I del local_bottoms after using it as the input of forward function.

Can you please read my code and point out the reasons for the large ratio of gpu memory? I spend a lot of time but it doesn’t work.

Removing the local reference will not delete the global tensor.
If you cannot free the cache, then a reference is still pointing to the tensor as shown here:

def fun(tensor):
    print(torch.cuda.memory_allocated() / 1024**2)
    # Delete local reference
    del tensor
    print(torch.cuda.memory_allocated() / 1024**2)

# Check that memory is empty
> 0
> 0

# Create tensor
x = torch.randn(1024 * 1024, device='cuda')
print(torch.cuda.memory_allocated() / 1024**2)
> 4.0
print(torch.cuda.memory_cached() / 1024**2)
> 20.0

# Call fun and check, if x is still alive
> 4.0
> 4.0

print(x.device) # still alive
> cuda:0
print(torch.cuda.memory_allocated() / 1024**2)
> 4.0
print(torch.cuda.memory_cached() / 1024**2)
> 20.0

# Delete global tensor
del x
print(torch.cuda.memory_allocated() / 1024**2)
> 0.0
print(torch.cuda.memory_cached() / 1024**2)
> 20.0

# Now empty cache
print(torch.cuda.memory_cached() / 1024**2)
> 0.0

Thanks for replying. I konw your explanation. But I think “del bottoms” not working is not the reason for hight ratio of gpu usage memory.

If I understand your issue correctly you are trying to empty the cache, which doesn’t seem to be working, right?
If that’s the case, you would have to delete all references to the tensors you would like to delete so that the cache can be emptied.

If I misunderstood it, please correct me.

Yes, I tried to avoid using temporary variables and delete unusable variable.In forward function of each module, I delete other feature_map tensor before return result.

Did you check, if the cached memory was decreased using this approach?

If I delete tensor and use empty_cache, the used gpu memory is constantly changed.

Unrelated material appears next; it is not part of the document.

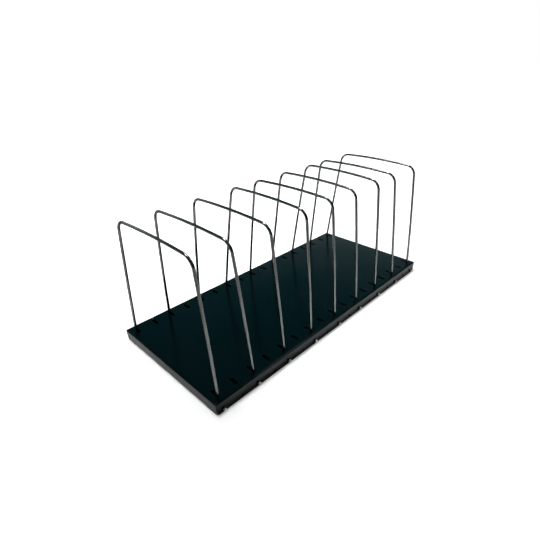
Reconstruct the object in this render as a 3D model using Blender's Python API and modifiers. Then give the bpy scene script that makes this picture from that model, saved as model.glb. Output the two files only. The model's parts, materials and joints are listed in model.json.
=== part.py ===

But the maximum ratio of used gpu memory is not changed.

You won’t avoid the max. memory usage by removing the cache.
As explained before, torch.cuda.empy_cache() will only release the cache, so that PyTorch will have to reallocate the necessary memory and might slow down your code
The memory usage will be the same, i.e. if your training has a peak memory usage of 12GB, it will stay at this value.
You will only temporarily reduce the allocated memory, which will then be reallocated if necessary.

1 Like

I agree your opinion. But when I define the cnn model by code showed in question. The peak memory usage is 4 times larger than offfical resnet model in torchvision.

I would recommend to add debug statements using print(torch.cuda.max_memory_allocated()) to try to narrow down which operations are wasting the memory.

Just by skimming through the code, it seems that some lists and dicts are temporarily used and freed later. This might increase the peak memory, e.g. if you are storing the complete feature maps first and delete them one by one later.

When I delete tensor and use empty_cache, the memory usage will decrease only when one-batch train process done rather than where I use “torch.cuda.empy_cache()”.

Dear ptrblck, I found the gpu memory decrease from 5390M to 256M if I use empy_cache. The decease happens when model infer the validation dataset.

That might be expected and PyTorch will reallocate the memory, if needed.
You can clear the cache, but won’t be able to reduce the peak memory, and might just slow down the code using it.

If your custom ResNet implementation uses more memory than the torchvision implementation, I would still recommend to compare both implementations by adding the mentioned print statements and narrow down which part of your code uses more memory.

1 Like